His admirable work in the National Museum and long experience in museum methods of preparation and exhibition, as well as his growing reputation as an investigator and writer, led to his selection as curator-in-chief of the Museum of the Brooklyn Institute of Arts and Sciences, where he had free play for his talents. Dr. Lucas's work in the Brooklyn Museum has been marked not only by great activity in the acquisition of specimens and collections but also by rare originality in the display of natural history objects, especially for the purpose of bringing out principles of zoology and classification in such a manner as to both attract and instruct all classes of visitors. He is practically the originator of the small but admirably arranged collection of vertebrates there, and no better nor more scientific installations of mammals are to be seen in any museum. The arrangement and labeling both from scientific and artistic standpoints are unique.

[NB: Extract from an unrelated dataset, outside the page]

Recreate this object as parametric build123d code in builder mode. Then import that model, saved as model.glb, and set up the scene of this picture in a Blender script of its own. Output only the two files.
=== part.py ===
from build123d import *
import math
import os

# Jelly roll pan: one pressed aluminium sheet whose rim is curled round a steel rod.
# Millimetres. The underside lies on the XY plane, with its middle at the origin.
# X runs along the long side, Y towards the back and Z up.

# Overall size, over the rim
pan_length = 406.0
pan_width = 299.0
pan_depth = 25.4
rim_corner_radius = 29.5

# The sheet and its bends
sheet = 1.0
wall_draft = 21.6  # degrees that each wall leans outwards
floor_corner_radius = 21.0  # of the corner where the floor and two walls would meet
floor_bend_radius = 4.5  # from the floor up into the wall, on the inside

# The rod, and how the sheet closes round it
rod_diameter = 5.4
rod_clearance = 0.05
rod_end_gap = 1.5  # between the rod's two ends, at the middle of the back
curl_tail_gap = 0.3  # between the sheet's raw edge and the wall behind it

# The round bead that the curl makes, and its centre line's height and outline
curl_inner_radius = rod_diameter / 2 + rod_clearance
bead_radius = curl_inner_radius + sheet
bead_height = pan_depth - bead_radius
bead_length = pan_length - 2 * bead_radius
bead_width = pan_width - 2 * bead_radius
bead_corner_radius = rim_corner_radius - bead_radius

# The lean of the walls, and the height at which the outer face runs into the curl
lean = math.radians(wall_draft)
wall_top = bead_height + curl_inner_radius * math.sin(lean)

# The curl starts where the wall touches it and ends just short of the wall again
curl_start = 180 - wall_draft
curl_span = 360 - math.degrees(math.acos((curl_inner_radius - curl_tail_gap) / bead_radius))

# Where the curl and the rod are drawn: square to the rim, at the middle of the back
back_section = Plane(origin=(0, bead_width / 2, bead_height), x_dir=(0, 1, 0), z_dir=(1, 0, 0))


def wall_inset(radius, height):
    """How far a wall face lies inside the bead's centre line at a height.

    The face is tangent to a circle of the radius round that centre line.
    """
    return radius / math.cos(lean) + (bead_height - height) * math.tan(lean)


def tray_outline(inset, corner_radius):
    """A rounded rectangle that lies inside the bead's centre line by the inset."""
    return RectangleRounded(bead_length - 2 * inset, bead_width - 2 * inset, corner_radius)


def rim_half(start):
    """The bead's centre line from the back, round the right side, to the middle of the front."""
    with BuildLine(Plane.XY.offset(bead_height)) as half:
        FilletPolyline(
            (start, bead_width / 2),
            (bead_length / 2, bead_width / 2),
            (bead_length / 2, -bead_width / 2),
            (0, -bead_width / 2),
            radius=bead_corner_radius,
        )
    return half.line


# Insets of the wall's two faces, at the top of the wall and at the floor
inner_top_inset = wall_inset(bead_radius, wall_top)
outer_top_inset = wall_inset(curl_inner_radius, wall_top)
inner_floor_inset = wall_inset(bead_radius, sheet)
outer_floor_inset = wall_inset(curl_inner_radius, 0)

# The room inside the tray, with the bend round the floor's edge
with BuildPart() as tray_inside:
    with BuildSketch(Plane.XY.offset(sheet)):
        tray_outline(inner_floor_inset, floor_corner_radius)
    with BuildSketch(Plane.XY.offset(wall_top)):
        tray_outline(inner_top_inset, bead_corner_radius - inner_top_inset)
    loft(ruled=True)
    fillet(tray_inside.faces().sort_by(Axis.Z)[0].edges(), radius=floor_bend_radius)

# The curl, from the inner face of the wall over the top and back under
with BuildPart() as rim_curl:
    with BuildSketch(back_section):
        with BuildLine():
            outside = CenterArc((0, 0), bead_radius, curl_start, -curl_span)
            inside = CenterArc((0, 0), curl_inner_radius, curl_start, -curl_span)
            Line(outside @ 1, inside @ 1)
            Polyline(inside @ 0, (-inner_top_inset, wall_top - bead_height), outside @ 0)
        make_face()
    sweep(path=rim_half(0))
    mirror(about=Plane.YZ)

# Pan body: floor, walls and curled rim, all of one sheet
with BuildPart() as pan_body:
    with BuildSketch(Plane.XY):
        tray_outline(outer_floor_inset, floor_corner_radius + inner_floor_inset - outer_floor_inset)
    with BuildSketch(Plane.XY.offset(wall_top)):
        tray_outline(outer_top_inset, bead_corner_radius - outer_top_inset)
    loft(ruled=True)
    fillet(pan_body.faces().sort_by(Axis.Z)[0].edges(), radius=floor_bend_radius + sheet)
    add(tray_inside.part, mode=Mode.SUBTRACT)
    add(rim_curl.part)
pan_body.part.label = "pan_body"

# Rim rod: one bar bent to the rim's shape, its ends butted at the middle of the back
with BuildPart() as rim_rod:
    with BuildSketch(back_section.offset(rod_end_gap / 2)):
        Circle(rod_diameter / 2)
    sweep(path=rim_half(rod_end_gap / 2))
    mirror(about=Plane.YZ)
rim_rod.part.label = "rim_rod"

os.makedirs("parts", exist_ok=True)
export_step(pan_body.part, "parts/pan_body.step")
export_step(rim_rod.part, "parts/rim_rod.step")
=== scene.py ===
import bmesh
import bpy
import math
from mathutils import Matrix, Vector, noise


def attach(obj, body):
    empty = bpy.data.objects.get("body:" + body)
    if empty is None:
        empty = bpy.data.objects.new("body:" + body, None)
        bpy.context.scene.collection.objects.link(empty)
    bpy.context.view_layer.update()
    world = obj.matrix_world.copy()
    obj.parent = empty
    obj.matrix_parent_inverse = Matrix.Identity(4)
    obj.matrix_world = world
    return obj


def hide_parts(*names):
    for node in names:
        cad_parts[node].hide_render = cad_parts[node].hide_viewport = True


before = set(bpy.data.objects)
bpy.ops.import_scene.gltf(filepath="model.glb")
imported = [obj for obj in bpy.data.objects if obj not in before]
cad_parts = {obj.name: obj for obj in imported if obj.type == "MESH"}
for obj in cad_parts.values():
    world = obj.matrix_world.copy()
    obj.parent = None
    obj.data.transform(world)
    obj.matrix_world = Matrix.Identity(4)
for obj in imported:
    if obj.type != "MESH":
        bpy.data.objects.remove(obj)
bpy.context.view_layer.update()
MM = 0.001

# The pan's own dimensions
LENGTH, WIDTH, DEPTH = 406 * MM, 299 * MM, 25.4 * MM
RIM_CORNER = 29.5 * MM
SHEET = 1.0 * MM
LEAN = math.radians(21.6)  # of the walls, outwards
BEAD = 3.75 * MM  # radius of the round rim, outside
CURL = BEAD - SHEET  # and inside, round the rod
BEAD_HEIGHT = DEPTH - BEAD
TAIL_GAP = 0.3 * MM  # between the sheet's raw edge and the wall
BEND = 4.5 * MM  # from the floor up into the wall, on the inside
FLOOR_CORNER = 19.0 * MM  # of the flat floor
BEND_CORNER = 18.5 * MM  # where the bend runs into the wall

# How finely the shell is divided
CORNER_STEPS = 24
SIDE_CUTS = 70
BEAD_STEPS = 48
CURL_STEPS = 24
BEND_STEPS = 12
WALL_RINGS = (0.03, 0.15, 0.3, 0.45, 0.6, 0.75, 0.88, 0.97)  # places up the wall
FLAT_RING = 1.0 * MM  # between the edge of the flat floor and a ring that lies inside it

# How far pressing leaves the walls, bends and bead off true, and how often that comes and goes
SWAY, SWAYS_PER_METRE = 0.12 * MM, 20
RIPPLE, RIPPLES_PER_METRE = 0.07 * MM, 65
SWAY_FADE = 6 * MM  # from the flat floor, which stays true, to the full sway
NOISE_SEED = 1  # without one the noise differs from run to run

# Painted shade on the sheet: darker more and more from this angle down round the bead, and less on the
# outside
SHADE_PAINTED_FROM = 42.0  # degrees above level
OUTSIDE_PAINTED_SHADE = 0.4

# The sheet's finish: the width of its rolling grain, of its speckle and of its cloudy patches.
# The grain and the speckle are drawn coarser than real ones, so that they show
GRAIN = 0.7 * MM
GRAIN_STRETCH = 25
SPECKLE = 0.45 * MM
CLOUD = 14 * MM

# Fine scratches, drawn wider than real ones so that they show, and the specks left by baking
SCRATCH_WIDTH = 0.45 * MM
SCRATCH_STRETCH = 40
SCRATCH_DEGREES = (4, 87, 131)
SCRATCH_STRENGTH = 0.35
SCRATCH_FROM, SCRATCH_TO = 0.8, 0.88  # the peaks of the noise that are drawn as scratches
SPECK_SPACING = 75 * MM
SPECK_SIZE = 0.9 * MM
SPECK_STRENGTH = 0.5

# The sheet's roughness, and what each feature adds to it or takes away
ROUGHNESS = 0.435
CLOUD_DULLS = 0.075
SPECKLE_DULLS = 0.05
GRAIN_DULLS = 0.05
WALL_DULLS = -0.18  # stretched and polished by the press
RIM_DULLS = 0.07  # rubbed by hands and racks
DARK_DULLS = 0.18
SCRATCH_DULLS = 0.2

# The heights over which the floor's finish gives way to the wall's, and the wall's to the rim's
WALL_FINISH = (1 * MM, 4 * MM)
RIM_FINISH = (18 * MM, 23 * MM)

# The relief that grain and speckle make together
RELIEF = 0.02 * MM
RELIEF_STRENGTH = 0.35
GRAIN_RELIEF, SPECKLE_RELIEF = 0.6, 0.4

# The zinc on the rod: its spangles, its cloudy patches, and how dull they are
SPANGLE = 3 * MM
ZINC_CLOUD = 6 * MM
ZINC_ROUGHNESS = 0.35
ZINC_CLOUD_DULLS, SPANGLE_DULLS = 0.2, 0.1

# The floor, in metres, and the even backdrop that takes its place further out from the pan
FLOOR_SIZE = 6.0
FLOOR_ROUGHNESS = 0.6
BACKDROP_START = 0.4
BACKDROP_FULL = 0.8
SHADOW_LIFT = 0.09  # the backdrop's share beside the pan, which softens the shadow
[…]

The especial purpose of the president and trustees of the American Museum of Natural History in the selection and appointment of Dr. Lucas as director is the advancement of the educational arrangement and exhibition of the vast collections which the museum has been acquiring from various parts of the world, especially during the past decade. In this field Dr. Lucas is recognized as the leading expert in this country. The trustees realize that the American Museum is very strong and well arranged in certain departments, while others lack sequence, and that either geographic, systematic or evolutionary sequence is necessary in order to give the collections their full educational value and effect.
SCIENTIFIC ITEMS
We regret to record the deaths of Dr. Francis A. March, professor emeritus of comparative philology and English literature at Lafayette College, of Dr. Thomas Dwight, professor of anatomy at Harvard University, and of Professor Franklin H. King, of Madison, Wis., known for his publications on agriculture.
Dr. E. A. Schäfer, professor of physiology at Edinburgh, has been elected president of the British Association, for the meeting to be held next year at Dundee, beginning on September 4. The meeting of 1913 will be held at Birmingham.
The annual Herter lectures will be delivered at the Johns Hopkins University on October 4, 5 and 6, by Professor Dr. Albrecht Kossel, of the University of Heidelberg, who was awarded the Nobel prize last year for his discoveries in medical chemistry.
Next year the American Geographical Society celebrates its jubilee, and in connection with this event a transcontinental excursion for the purpose of geographical study is planned, under the leadership of Professor W. M. Davis. The start from New York, by special train, will take place some time in August, and the excursion will conclude in October, its duration being six or seven weeks.
The South Australian Cabinet has decided to contribute £5,000 towards the cost of the Mawson Antarctic Expedition.